EXERCISE INSTRUCTIONS
State only how many lines contain the string "axis".

____________

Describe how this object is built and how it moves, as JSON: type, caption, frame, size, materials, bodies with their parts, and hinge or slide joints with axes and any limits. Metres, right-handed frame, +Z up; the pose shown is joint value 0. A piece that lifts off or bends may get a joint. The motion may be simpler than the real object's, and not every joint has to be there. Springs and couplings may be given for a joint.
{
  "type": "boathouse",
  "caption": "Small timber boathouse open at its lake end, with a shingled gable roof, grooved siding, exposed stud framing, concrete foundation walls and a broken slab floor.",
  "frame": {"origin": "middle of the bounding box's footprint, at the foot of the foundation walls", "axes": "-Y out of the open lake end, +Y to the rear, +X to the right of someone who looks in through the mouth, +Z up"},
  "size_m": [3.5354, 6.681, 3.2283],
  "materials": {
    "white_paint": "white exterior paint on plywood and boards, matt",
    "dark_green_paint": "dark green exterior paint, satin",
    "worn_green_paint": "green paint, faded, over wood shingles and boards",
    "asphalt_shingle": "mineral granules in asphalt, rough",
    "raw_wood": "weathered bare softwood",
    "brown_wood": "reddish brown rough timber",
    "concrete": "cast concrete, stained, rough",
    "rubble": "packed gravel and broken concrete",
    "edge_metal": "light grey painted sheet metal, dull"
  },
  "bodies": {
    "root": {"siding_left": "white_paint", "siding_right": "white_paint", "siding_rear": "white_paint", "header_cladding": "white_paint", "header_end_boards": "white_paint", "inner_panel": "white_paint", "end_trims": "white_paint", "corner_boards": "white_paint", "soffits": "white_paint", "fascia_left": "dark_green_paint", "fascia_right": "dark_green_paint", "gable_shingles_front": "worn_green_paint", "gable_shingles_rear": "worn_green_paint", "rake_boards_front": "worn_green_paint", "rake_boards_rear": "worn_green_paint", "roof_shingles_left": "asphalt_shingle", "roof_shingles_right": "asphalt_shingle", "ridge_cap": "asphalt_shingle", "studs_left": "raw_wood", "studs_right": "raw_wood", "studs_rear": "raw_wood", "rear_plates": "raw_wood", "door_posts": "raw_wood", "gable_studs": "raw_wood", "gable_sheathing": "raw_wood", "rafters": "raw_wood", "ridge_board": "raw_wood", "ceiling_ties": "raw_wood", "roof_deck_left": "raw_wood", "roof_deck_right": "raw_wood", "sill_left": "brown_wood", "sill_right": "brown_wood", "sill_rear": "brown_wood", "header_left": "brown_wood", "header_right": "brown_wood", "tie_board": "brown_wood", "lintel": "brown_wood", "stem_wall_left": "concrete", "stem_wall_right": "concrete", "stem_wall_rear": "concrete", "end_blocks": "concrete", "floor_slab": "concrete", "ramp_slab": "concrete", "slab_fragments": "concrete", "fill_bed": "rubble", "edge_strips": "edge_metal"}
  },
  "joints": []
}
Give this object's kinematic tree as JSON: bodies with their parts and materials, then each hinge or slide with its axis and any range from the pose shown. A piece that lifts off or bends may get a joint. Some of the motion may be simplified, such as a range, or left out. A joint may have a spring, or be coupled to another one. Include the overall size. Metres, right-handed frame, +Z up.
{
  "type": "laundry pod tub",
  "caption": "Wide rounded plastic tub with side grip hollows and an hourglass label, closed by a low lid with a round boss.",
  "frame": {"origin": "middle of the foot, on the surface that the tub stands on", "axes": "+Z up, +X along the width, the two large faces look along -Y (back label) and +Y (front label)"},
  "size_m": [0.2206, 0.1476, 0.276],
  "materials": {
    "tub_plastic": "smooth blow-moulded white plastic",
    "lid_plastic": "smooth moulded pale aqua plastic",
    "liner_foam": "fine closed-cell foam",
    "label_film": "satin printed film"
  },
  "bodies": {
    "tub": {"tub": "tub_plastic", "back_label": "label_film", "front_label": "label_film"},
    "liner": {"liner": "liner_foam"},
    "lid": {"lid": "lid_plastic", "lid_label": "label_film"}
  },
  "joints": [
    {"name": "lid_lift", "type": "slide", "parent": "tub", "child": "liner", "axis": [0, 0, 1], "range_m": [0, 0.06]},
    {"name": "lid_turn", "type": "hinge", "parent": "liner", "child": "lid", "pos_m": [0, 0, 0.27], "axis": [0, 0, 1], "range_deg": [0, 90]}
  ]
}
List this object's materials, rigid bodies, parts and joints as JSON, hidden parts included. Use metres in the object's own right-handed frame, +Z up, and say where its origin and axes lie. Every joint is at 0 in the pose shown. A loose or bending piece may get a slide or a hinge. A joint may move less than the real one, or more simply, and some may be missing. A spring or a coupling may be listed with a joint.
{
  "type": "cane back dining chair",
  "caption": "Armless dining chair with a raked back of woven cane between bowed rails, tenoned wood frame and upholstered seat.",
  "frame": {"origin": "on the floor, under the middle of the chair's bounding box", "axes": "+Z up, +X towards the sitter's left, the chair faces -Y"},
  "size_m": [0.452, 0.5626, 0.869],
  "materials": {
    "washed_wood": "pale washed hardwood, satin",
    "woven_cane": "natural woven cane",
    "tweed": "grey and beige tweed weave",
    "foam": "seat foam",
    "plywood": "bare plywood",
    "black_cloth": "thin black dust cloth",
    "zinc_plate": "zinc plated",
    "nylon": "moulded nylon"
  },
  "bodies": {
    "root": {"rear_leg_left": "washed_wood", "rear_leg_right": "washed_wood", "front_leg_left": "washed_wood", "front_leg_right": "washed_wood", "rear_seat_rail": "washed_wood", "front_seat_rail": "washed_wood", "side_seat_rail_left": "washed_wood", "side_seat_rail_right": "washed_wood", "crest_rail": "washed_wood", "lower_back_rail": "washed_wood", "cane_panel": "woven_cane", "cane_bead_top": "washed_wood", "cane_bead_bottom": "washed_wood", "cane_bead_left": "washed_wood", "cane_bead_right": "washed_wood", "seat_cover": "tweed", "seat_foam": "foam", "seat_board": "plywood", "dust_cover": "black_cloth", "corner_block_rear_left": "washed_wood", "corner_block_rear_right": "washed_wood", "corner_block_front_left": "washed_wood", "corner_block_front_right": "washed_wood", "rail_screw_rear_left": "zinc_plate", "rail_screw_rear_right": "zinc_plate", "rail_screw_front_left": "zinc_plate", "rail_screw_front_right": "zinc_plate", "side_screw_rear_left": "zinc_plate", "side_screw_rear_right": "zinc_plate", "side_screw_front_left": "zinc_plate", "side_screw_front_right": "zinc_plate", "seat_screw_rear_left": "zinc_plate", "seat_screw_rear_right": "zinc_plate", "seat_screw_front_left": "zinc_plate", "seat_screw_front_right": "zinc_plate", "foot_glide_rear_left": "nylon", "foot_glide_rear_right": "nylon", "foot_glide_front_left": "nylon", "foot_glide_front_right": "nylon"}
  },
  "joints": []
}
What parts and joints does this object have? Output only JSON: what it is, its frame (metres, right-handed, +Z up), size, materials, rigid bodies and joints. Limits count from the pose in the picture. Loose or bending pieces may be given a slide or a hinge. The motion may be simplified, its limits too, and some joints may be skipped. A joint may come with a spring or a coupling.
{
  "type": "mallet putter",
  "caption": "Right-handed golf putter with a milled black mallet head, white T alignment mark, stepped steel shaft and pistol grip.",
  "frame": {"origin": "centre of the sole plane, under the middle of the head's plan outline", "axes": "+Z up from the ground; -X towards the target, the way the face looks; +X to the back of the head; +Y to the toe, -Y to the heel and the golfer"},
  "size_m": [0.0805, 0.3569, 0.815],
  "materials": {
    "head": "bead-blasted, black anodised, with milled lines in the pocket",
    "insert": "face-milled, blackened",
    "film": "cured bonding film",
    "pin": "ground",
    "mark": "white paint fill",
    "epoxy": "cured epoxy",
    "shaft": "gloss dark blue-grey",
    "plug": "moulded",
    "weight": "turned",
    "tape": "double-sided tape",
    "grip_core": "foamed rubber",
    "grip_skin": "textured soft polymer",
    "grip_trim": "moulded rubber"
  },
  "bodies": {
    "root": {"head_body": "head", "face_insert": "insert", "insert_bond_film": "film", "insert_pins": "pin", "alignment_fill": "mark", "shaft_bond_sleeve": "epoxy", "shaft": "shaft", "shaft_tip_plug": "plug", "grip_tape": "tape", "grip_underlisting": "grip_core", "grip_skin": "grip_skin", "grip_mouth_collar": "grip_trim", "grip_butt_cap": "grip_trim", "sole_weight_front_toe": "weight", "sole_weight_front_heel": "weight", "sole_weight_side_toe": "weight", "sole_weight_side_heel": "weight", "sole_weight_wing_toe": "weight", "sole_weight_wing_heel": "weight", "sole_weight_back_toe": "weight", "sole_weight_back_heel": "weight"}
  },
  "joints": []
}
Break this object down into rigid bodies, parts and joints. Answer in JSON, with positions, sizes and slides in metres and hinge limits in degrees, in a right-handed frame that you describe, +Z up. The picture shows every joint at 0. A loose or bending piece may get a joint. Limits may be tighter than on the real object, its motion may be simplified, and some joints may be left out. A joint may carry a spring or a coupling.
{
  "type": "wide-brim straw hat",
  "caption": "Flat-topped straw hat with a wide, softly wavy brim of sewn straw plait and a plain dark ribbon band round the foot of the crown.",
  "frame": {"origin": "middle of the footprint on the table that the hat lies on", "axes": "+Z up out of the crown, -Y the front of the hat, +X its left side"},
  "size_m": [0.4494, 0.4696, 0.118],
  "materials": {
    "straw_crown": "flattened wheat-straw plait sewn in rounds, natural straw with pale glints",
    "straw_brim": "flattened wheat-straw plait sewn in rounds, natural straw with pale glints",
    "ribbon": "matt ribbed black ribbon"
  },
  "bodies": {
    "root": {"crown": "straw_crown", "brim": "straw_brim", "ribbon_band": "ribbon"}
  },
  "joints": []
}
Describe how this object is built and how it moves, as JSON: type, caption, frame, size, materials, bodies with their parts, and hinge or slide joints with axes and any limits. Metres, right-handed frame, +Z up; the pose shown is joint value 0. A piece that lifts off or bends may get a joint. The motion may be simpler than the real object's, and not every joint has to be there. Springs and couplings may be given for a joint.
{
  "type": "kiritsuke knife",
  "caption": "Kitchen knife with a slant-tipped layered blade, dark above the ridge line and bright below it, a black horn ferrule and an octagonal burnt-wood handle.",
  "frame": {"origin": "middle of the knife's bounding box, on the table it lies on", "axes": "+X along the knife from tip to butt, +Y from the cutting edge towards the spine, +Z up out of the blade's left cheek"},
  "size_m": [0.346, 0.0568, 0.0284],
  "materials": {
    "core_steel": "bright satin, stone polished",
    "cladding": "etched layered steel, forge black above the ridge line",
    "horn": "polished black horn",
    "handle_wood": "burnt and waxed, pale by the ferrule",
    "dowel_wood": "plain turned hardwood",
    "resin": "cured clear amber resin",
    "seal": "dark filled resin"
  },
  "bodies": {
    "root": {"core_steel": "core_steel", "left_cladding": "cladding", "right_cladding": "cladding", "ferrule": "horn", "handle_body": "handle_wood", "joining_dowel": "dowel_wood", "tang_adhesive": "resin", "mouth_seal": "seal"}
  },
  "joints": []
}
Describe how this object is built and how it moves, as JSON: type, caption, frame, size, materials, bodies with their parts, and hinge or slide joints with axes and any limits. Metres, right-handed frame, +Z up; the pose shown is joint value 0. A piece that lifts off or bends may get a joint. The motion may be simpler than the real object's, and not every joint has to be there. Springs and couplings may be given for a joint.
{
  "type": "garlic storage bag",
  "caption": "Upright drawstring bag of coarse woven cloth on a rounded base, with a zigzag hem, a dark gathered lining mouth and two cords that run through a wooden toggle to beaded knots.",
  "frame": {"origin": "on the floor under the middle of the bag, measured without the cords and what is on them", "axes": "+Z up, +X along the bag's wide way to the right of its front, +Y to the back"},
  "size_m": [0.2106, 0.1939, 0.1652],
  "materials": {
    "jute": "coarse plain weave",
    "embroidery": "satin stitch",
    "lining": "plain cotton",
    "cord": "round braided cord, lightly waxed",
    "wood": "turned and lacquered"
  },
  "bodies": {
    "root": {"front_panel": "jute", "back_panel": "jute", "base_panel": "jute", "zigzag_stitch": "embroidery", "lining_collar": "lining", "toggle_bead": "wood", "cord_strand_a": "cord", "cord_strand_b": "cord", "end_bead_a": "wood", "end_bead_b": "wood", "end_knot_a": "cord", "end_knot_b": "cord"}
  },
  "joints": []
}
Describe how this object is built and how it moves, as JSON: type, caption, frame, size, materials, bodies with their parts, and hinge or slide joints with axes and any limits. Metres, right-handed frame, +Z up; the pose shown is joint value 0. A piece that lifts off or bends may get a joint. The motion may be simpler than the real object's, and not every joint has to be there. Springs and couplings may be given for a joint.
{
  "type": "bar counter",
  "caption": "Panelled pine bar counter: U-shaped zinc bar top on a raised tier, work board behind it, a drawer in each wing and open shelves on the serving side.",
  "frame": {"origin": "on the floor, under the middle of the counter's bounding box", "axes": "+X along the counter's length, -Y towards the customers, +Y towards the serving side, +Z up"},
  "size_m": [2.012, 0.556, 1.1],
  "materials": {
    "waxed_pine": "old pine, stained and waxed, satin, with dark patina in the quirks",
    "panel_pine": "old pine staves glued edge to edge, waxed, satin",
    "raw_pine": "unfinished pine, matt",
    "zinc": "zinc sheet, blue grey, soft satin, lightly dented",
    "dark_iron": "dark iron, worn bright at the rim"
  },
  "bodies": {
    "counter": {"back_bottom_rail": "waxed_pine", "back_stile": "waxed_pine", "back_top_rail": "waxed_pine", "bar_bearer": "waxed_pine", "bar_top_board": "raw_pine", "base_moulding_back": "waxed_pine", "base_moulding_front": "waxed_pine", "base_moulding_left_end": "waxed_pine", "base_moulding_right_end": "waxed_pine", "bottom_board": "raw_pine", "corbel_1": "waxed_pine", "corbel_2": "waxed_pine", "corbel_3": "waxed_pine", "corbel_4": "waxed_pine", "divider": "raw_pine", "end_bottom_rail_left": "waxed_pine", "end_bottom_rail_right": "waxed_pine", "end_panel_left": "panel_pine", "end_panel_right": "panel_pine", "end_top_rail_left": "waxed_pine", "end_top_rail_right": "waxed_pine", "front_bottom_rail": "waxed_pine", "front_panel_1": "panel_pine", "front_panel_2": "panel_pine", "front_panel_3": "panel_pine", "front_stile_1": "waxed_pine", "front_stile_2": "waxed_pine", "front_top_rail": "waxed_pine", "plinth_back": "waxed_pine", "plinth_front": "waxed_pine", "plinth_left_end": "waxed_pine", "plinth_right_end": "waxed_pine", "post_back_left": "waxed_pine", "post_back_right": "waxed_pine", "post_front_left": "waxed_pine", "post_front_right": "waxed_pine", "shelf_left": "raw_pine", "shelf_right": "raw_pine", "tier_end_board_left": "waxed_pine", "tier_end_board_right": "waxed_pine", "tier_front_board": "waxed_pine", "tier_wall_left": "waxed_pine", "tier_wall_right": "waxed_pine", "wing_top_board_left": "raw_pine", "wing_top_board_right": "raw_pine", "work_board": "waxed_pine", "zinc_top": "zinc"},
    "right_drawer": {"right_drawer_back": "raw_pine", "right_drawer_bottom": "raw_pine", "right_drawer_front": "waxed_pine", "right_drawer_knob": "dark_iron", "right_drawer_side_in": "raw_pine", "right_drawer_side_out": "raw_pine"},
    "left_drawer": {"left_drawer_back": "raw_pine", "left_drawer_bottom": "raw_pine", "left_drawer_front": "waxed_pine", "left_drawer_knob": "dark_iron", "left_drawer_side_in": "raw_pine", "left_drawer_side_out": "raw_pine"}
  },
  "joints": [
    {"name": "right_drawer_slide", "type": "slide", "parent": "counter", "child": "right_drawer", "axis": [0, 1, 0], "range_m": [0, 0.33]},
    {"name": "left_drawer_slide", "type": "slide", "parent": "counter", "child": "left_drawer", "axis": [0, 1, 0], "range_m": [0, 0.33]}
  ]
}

____________

RESPONSE TO THIS EXERCISE
5